While Ribera has firmly pushed back on US interference, there are nevertheless signs that enforcement decisions against Big Tech may have been taken with one eye on the White House. Although the past year saw the first DMA non-compliance decisions, they came later than expected and with fines thought to have been calibrated to temper adverse reaction from the US. And a key fine against Google for breaching EU antitrust rules was stalled briefly amid concerns about its impact on EU-US trade relations. In other respects, Ribera appears undeterred, seeing it as her “duty” to “stand up” and “defend” enforcement of EU laws, even in the face of the “weaponisation of trade”. In line with these sentiments, in November, the Commission opened a further investigation into possible DMA breaches by Google, and into whether certain cloud computing services should come within the rules.

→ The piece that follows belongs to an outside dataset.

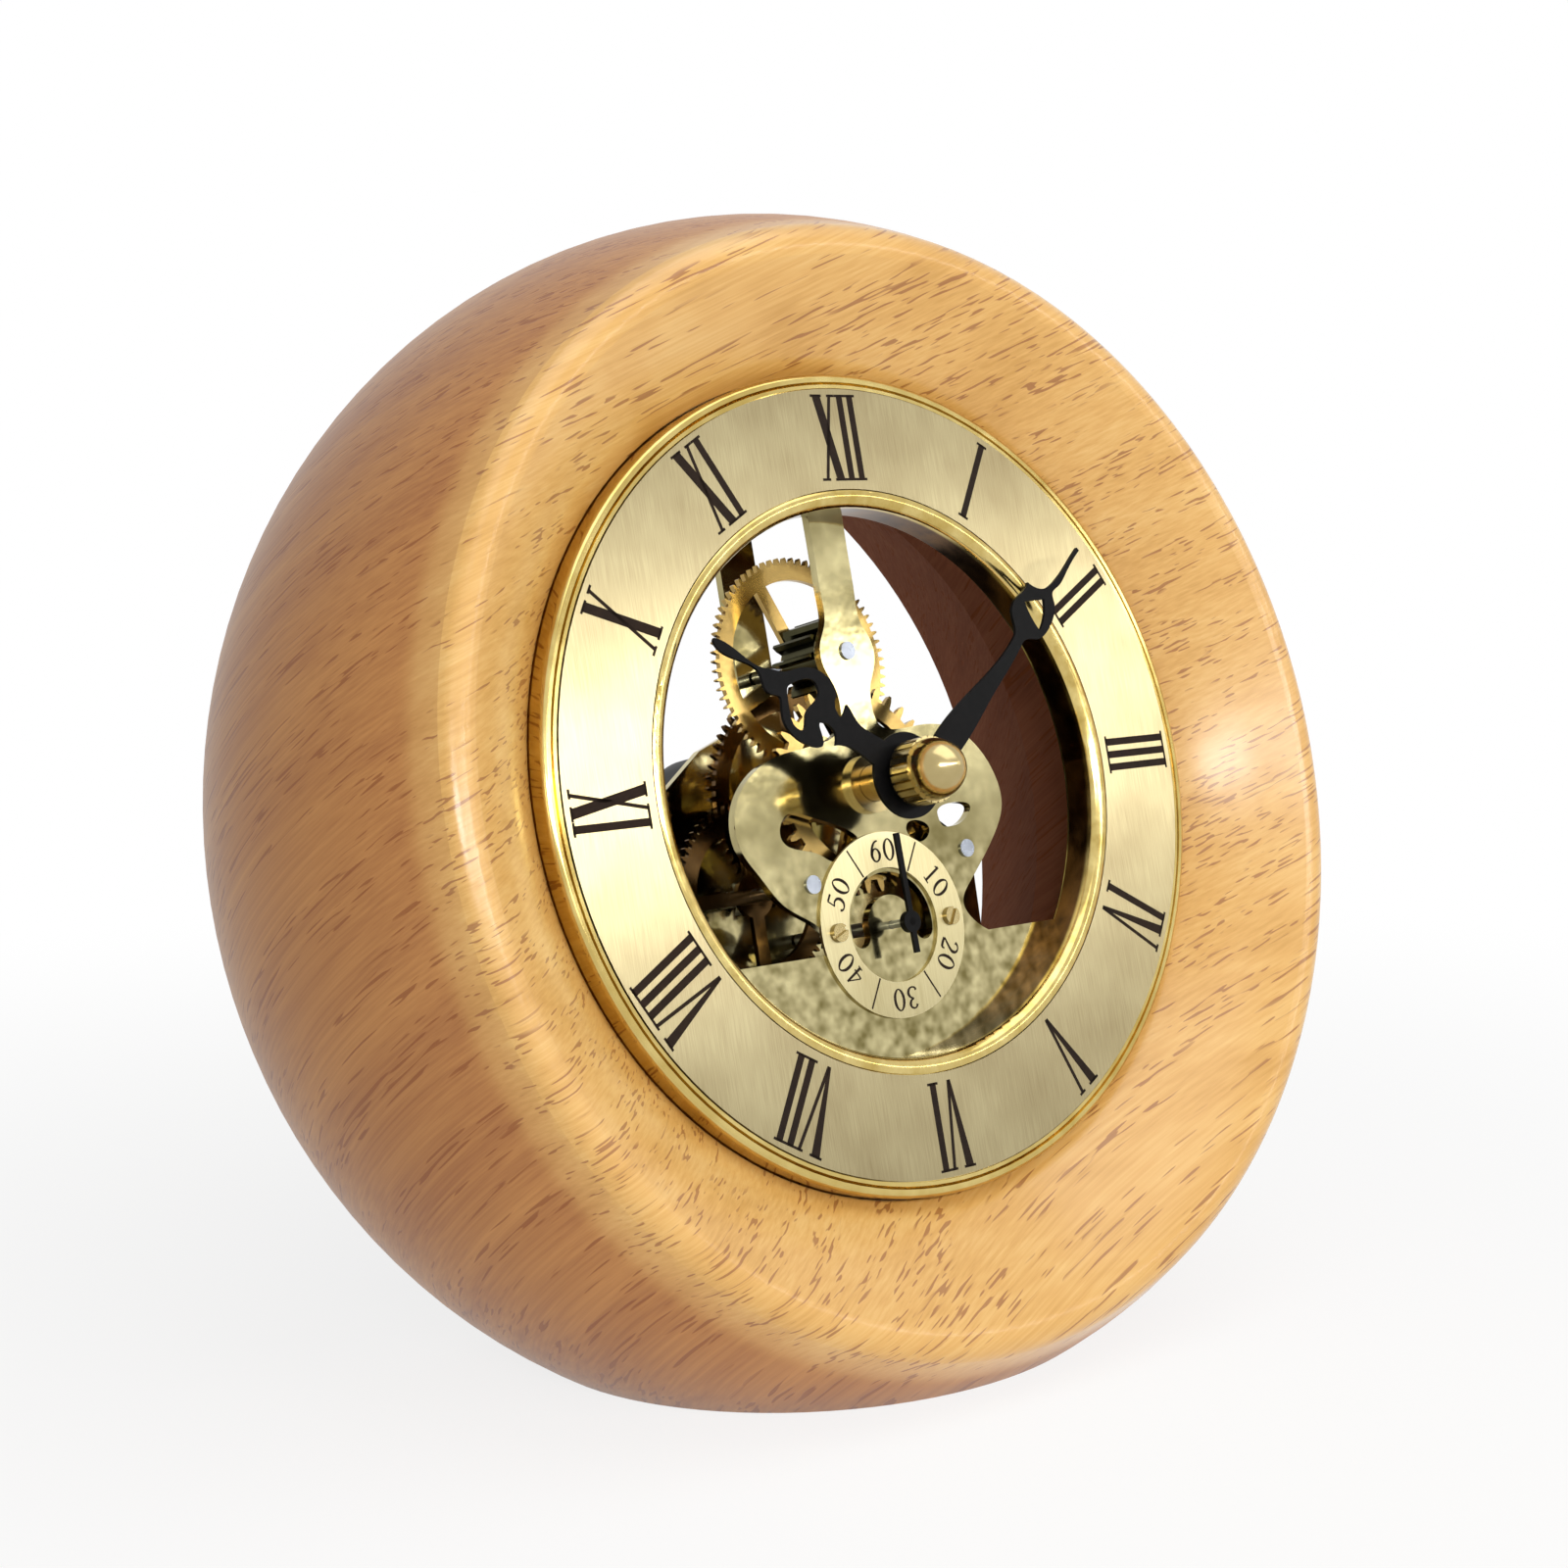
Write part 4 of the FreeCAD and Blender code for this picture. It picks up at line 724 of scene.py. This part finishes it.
def smoothStroke(points, closed):
    # Two more points on every span of a curved stroke, by a Catmull-Rom curve
    if len(points) == 2:
        return points
    count = len(points)
    result = []
    for index in range(count if closed else count - 1):
        spots = [index + step for step in (-1, 0, 1, 2)]
        if closed:
            spots = [spot % count for spot in spots]
        else:
            spots = [min(max(spot, 0), count - 1) for spot in spots]
        before, start, end, after = [Vector(points[spot]) for spot in spots]
        for share in (0, 1 / 3, 2 / 3):
            point = 2 * start + (end - before) * share
            point += (2 * before - 5 * start + 4 * end - after) * share ** 2
            point += (3 * start - before - 3 * end + after) * share ** 3
            result.append(tuple(0.5 * point))
    if not closed:
        result.append(points[-1])
    return result


def addSecondsFigures():
    across, up = secondsLook["centre"]
    top = secondsLook["face"] + secondsLook["raise"]
    tall = secondsLook["tall"]
    for figure, word in enumerate(("60", "10", "20", "30", "40", "50")):
        mesh = bmesh.new()
        place = turnedPlace(across, up, figure * 60, secondsLook["inner"])
        for side, digit in zip((-0.5, 0.5), word):
            left = side * secondsLook["pitch"] - digitMiddle * tall
            for number, stroke in enumerate(digitShares[digit]):
                closed = (digit, number) in closedStrokes
                points = [(left + x * tall, y * tall, half * tall)
                          for x, y, half in smoothStroke(stroke, closed)]
                addRibbon(mesh, points, place, secondsLook["face"], top, closed)
        newPiece("seconds_figure_" + word, mesh, finishes["numeralInk"], "case")
    mesh = bmesh.new()
    half = secondsLook["dividerHalf"]
    for degrees in secondsLook["dividers"]:
        place = turnedPlace(across, up, degrees, 0)
        low, high = secondsLook["dividerFrom"], secondsLook["dividerTo"]
        corners = [(-half, low), (half, low), (half, high), (-half, high)]
        addPrism(mesh, corners, place, secondsLook["face"], top)
    newPiece("seconds_dividers", mesh, finishes["numeralInk"], "case")


addSecondsFigures()
print("seconds dial printed")

# Studio: lengths in metres, powers in watts
studio = {
    "floorHalf": 3.0,
    "floorColour": "F4F3F1",
    "floorRough": 0.9,
    "roomLevel": 0.26,
    "fadeFrom": 0.09,
    "fadeTo": 0.34,
    "floorGlow": 0.82,
    "lamps": {
        "keyBox": {"toward": (-0.49, -0.81, 0.32), "far": 0.7, "wide": 0.24, "tall": 0.08,
                   "power": 1.5},
        "frontBox": {"toward": (0.02, -0.94, 0.32), "far": 0.7, "wide": 0.5, "tall": 0.08,
                     "power": 1.6},
        "bandBox": {"toward": (0.55, -0.78, 0.31), "far": 0.7, "wide": 0.6, "tall": 0.03,
                    "power": 0.4},
        "topBox": {"toward": (0.1, -0.3, 0.95), "far": 0.8, "wide": 0.8, "tall": 0.7,
                   "power": 2.8},
    },
}


def addFloor():
    mesh = bmesh.new()
    half = studio["floorHalf"]
    mesh.faces.new([mesh.verts.new(corner) for corner in
                    ((-half, -half, 0), (half, -half, 0), (half, half, 0), (-half, half, 0))])
    data = bpy.data.meshes.new("floor")
    mesh.to_mesh(data)
    mesh.free()
    floor = bpy.data.objects.new("floor", data)
    bpy.context.scene.collection.objects.link(floor)
    pale = Finish("paleFloor", studio["floorRough"])
    pale.shader.inputs["Base Color"].default_value = paint(studio["floorColour"])
    pale.shader.inputs["Specular IOR Level"].default_value = 0
    glow = pale.nodes.new("ShaderNodeEmission")
    glow.inputs["Color"].default_value = (1, 1, 1, 1)
    glow.inputs["Strength"].default_value = 1.0
    rays = pale.nodes.new("ShaderNodeLightPath")
    seen = pale.math("MAXIMUM", rays.outputs["Is Camera Ray"], rays.outputs["Is Glossy Ray"])
    blend = pale.nodes.new("ShaderNodeMixShader")
    # Near the clock the floor keeps its shadow, and further off it meets the white room
    length = pale.nodes.new("ShaderNodeVectorMath")
    length.operation = "LENGTH"
    pale.join(pale.spot, length.inputs[0])
    fade = pale.step(length.outputs["Value"], studio["fadeFrom"], studio["fadeTo"],
                     studio["floorGlow"], 1.0)
    pale.join(pale.math("MULTIPLY", seen, fade), blend.inputs["Fac"])
    pale.join(pale.shader.outputs["BSDF"], blend.inputs[1])
    pale.join(glow.outputs["Emission"], blend.inputs[2])
    pale.join(blend.outputs["Shader"], pale.nodes["Material Output"].inputs["Surface"])
    data.materials.append(pale.material)


def addRoom():
    world = bpy.data.worlds.new("room")
    bpy.context.scene.world = world
    world.use_nodes = True
    nodes, links = world.node_tree.nodes, world.node_tree.links
    back = nodes["Background"]
    back.inputs["Color"].default_value = (1, 1, 1, 1)
    rays = nodes.new("ShaderNodeLightPath")
    seen = nodes.new("ShaderNodeMath")
    seen.operation = "MAXIMUM"
    links.new(rays.outputs["Is Camera Ray"], seen.inputs[0])
    links.new(rays.outputs["Is Glossy Ray"], seen.inputs[1])
    level = nodes.new("ShaderNodeMapRange")
    links.new(seen.outputs[0], level.inputs["Value"])
    level.inputs["To Min"].default_value = studio["roomLevel"]
    level.inputs["To Max"].default_value = 1.0
    links.new(level.outputs["Result"], back.inputs["Strength"])


def addLamps():
    for name, lamp in studio["lamps"].items():
        light = bpy.data.lights.new(name, "AREA")
        light.shape = "RECTANGLE"
        light.size = lamp["wide"]
        light.size_y = lamp["tall"]
        light.energy = lamp["power"]
        place = bpy.data.objects.new(name, light)
        bpy.context.scene.collection.objects.link(place)
        toward = Vector(lamp["toward"]).normalized()
        place.location = dial["centre"] + toward * lamp["far"]
        place.rotation_euler = toward.to_track_quat("Z", "Y").to_euler()


addFloor()
addRoom()
addLamps()
bpy.context.scene.view_settings.view_transform = "Standard"
print("studio lit")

This complex balancing act is likely to continue for the foreseeable future. Against this backdrop, a key question for 2026 will be the role of the DMA in addressing potential concerns in the AI sector (recently the subject of a consultation). And 2026 may also see other amendments to the DMA, following the Commission’s first review of the rules since they took effect.
A busy year in antitrust enforcement
Ribera has continued to pursue the abuse of dominance cases against US Big Tech that she inherited from Vestager. However, in line with her mandate to “strengthen and speed up enforcement of competition rules”, she has signalled that she is open to “soft enforcement”, alongside robust fines, to provide “agile and effective solutions”, particularly in digital markets. 2025 has indeed seen a combination of “hard” and “soft” enforcement against tech companies - the Commission issued a hefty fine against Google for its ad tech practices, but accepted binding commitments to close its investigation into Microsoft Teams.
The Commission continues to monitor emerging AI markets as a priority - it has announced new antitrust probes into whether Google and Meta are using their dominance to favour their own AI services and restrict competition.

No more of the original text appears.